Todas as Sextas-Feiras, com o título “Sexta-Feira: Atelier-Museu Júlio Pomar CONTEMPORÂNEO” é dedicado às sugestões de profissionais (artistas, ensaístas, curadores, cineastas, designers, fotógrafos, e outros profissionais) que ao longo dos anos foram colaborando com o Atelier-Museu Júlio Pomar: citações, imagens de obras, imagens diversas, livros, músicas, filmes, etc.

Todos os Sábados, sob o signo “ Sábado: Atelier-Museu Júlio Pomar SERVIÇO EDUCATIVO” desafia-se o público para uma actividade desenvolvida pelo Serviço Educativo do Atelier-Museu Júlio Pomar: exercícios de aproximação à obra de Júlio Pomar, desafiando modos de ver e sentir.

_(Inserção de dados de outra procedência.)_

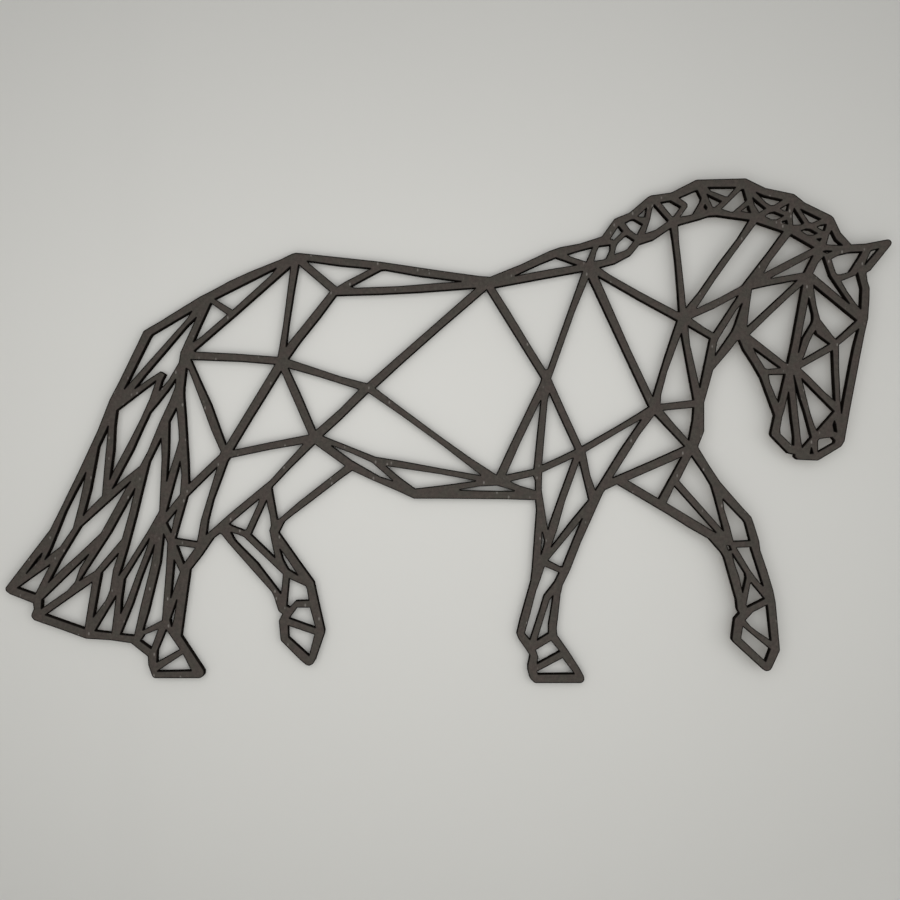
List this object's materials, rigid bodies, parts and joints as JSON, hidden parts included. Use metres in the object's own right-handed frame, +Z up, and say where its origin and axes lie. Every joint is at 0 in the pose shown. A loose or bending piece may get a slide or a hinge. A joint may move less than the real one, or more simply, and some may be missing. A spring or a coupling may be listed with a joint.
{
  "type": "geometric horse wall sculpture",
  "caption": "Flat geometric horse silhouette for a wall, cut from thin sheet as a web of straight bars around triangular openings.",
  "frame": {"origin": "on the flat back face, in the middle of the broad web at the horse's back, where the sheet rests against the wall", "axes": "+Z up, +X towards the horse's head, +Y into the wall; the front face looks along -Y"},
  "size_m": [0.3999, 0.003, 0.2278],
  "materials": {
    "stained_board": "dark grey-brown stain, matt, with charred cut edges"
  },
  "bodies": {
    "root": {"horse": "stained_board"}
  },
  "joints": []
}
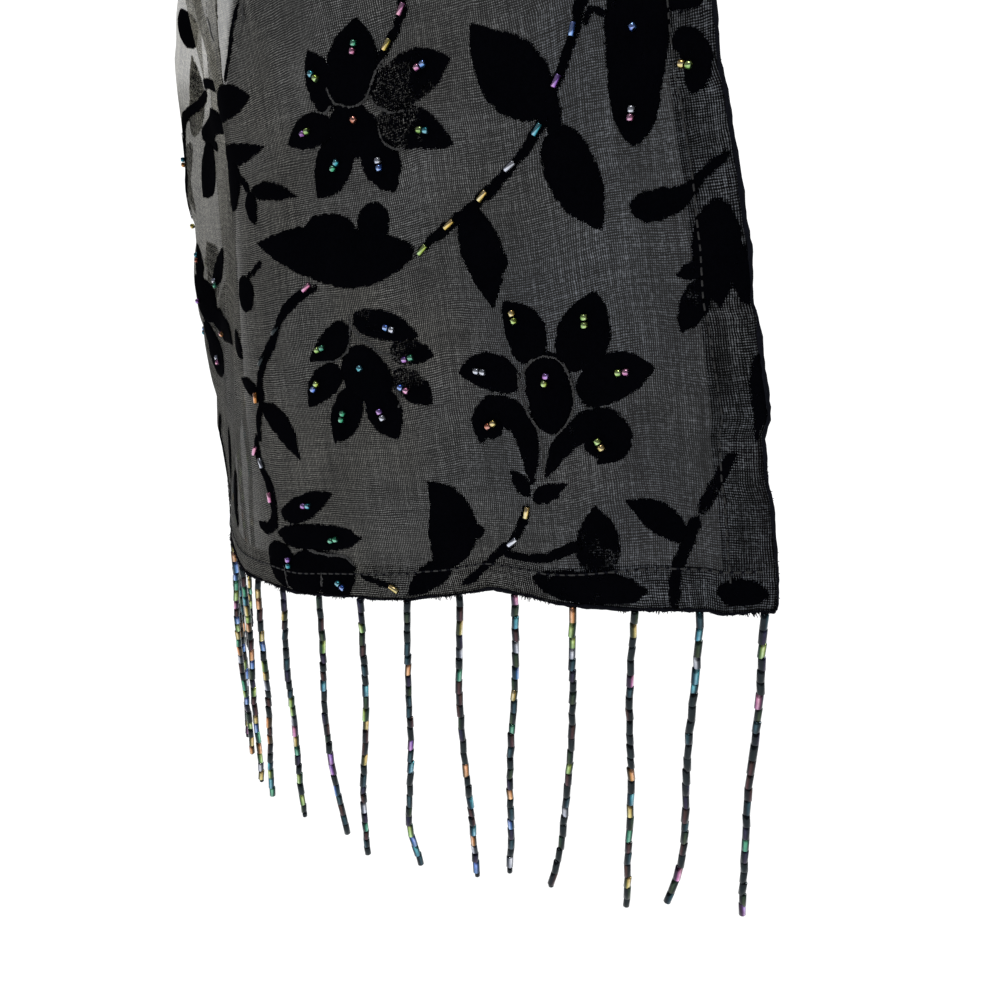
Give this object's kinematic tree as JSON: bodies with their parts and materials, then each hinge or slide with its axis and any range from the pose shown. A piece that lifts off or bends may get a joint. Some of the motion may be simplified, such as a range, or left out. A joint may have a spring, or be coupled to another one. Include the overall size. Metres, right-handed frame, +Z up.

Podendo ser uma ferramenta vital, para divulgar conhecimento e manter a ligação com os públicos, o digital contudo não pode ser a solução única no que toca à actividade dos museus e à experiencia artística, sobretudo, considerando que a presença e a experiência háptica, in loco, das obras e das exposições, é indispensável e sobretudo insubstituível. É nesse sentido que o Atelier-Museu, juntamente com os artistas, está a repensar e redesenhar as suas actividades tornando-as únicas e singulares, inclusivas, em detrimento de números, ritmos e quantidades, procurando antes encontrar outros modelos e paradigmas de actuação. As artes também podem participar nessa reinvenção a partir do seu próprio campo de actuação. É preciso encontrar formas de agir, diferentes das anteriores a muitos níveis, dando mais atenção e valor a cada momento, a cada experiência e a cada lugar, valorizando os pequenos acontecimentos e pensando cada acção com um verdadeiro compromisso ético, não só com o próximo como com o planeta. Isto não significa todavia um recuo ou retrocesso ao passado, um acantonamento ou confinamento ao local. Ao contrário, a arte é contemporânea e global. Significa apenas e tão só que cada acção e cada obra de arte, cada gesto artístico, pode ter importância e alcance planetário, seja ele físico, semântico, sociológico.